**DATA BLOCK**

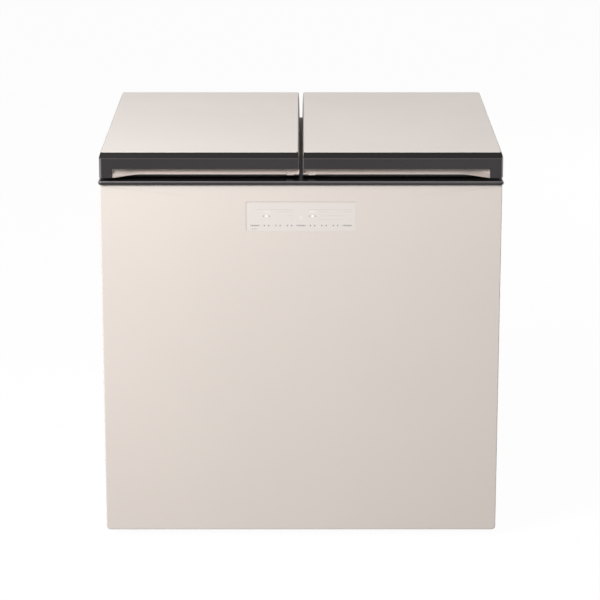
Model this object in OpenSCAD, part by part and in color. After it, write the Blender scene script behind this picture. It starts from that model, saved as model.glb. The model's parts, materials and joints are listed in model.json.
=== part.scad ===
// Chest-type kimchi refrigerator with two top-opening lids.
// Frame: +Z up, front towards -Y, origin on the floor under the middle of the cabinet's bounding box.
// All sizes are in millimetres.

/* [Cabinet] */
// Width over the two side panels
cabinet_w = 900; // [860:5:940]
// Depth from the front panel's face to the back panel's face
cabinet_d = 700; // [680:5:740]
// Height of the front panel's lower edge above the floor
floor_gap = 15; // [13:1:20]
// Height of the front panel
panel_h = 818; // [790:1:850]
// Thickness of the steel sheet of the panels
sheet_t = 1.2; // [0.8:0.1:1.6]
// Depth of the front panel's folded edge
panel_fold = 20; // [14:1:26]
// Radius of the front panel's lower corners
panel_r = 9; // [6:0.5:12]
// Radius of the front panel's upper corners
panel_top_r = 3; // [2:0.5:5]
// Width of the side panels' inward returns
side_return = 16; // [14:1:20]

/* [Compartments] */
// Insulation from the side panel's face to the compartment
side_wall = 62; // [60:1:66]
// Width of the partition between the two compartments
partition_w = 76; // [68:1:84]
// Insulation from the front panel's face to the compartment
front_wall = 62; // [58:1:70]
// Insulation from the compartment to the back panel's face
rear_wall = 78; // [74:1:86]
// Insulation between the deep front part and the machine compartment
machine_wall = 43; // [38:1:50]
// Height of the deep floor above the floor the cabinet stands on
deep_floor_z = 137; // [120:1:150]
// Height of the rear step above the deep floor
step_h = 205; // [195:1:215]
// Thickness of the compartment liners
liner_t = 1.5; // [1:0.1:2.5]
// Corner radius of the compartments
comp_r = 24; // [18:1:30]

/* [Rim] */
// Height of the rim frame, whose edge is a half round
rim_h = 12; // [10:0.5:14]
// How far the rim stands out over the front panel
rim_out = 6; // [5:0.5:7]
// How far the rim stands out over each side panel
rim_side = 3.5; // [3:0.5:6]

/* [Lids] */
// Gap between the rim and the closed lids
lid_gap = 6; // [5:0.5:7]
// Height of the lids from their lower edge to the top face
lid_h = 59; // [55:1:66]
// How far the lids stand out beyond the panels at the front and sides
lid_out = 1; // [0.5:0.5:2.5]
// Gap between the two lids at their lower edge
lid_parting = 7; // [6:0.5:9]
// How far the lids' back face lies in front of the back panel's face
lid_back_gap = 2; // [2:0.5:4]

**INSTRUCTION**
Give back the whole listing exactly as it reads.

**ANSWER TO THIS PROBLEM**
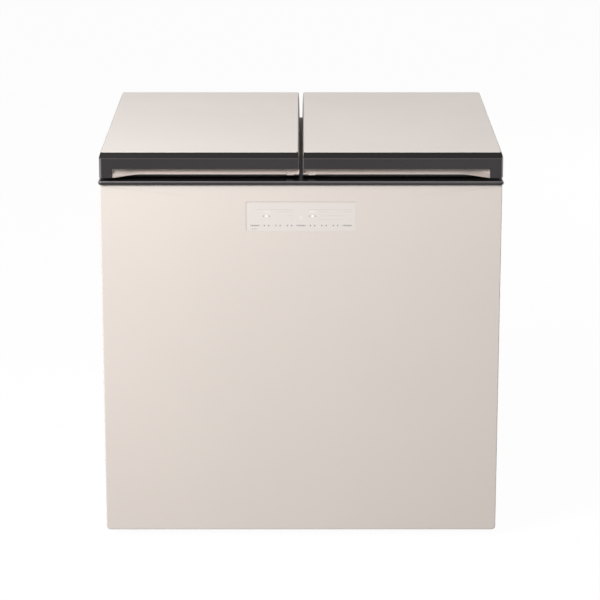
Model this object in OpenSCAD, part by part and in color. After it, write the Blender scene script behind this picture. It starts from that model, saved as model.glb. The model's parts, materials and joints are listed in model.json.
=== part.scad ===
// Chest-type kimchi refrigerator with two top-opening lids.
// Frame: +Z up, front towards -Y, origin on the floor under the middle of the cabinet's bounding box.
// All sizes are in millimetres.

/* [Cabinet] */
// Width over the two side panels
cabinet_w = 900; // [860:5:940]
// Depth from the front panel's face to the back panel's face
cabinet_d = 700; // [680:5:740]
// Height of the front panel's lower edge above the floor
floor_gap = 15; // [13:1:20]
// Height of the front panel
panel_h = 818; // [790:1:850]
// Thickness of the steel sheet of the panels
sheet_t = 1.2; // [0.8:0.1:1.6]
// Depth of the front panel's folded edge
panel_fold = 20; // [14:1:26]
// Radius of the front panel's lower corners
panel_r = 9; // [6:0.5:12]
// Radius of the front panel's upper corners
panel_top_r = 3; // [2:0.5:5]
// Width of the side panels' inward returns
side_return = 16; // [14:1:20]

/* [Compartments] */
// Insulation from the side panel's face to the compartment
side_wall = 62; // [60:1:66]
// Width of the partition between the two compartments
partition_w = 76; // [68:1:84]
// Insulation from the front panel's face to the compartment
front_wall = 62; // [58:1:70]
// Insulation from the compartment to the back panel's face
rear_wall = 78; // [74:1:86]
// Insulation between the deep front part and the machine compartment
machine_wall = 43; // [38:1:50]
// Height of the deep floor above the floor the cabinet stands on
deep_floor_z = 137; // [120:1:150]
// Height of the rear step above the deep floor
step_h = 205; // [195:1:215]
// Thickness of the compartment liners
liner_t = 1.5; // [1:0.1:2.5]
// Corner radius of the compartments
comp_r = 24; // [18:1:30]

/* [Rim] */
// Height of the rim frame, whose edge is a half round
rim_h = 12; // [10:0.5:14]
// How far the rim stands out over the front panel
rim_out = 6; // [5:0.5:7]
// How far the rim stands out over each side panel
rim_side = 3.5; // [3:0.5:6]

/* [Lids] */
// Gap between the rim and the closed lids
lid_gap = 6; // [5:0.5:7]
// Height of the lids from their lower edge to the top face
lid_h = 59; // [55:1:66]
// How far the lids stand out beyond the panels at the front and sides
lid_out = 1; // [0.5:0.5:2.5]
// Gap between the two lids at their lower edge
lid_parting = 7; // [6:0.5:9]
// How far the lids' back face lies in front of the back panel's face
lid_back_gap = 2; // [2:0.5:4]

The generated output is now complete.